NPR reports: Former FBI director James Comey may have done more potential damage to Attorney General Jeff Sessions on Thursday than even President Trump, who Comey publicly accused of waving him off part of the Russia investigation.

Comey said he expected Sessions to recuse himself from the Russia investigation weeks before he did because of reasons that are classified. That does not comport with Sessions rationale when he announced his recusal in early March.

Sessions has been the subject of scrutiny over his failure to disclose meetings with Russian ambassador to the U.S. Sergey Kislyak during the 2016 campaign, which Sessions has defended as routine — part of his duties as a U.S. senator.

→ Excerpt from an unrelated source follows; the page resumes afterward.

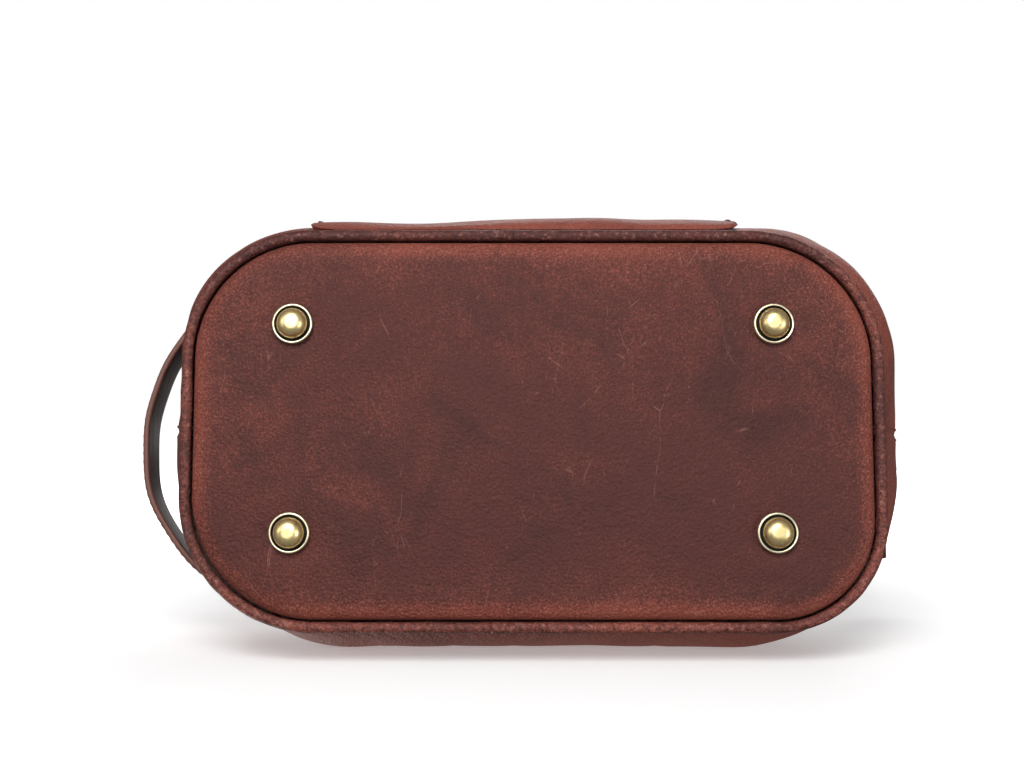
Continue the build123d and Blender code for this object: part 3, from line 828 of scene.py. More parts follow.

In his opening statement to the Senate Intelligence Committee, released on Wednesday, Comey detailed a private conversation with President Trump in the Oval Office shortly after National Security Advisor Michael Flynn was forced to resign, in which Comey recalls the president saying, “I hope you can see your way clear to letting this go, to letting Flynn go. He is a good guy. I hope you can let this go.”

This has raised questions as to why Comey didn’t tell others, including the attorney general. Comey said in his opening statement that his leadership team at the FBI agreed not to share this with Sessions for the following reason: “We concluded it made little sense to report it to Attorney General Sessions, who we expected would likely recuse himself from involvement in Russia-related investigations.”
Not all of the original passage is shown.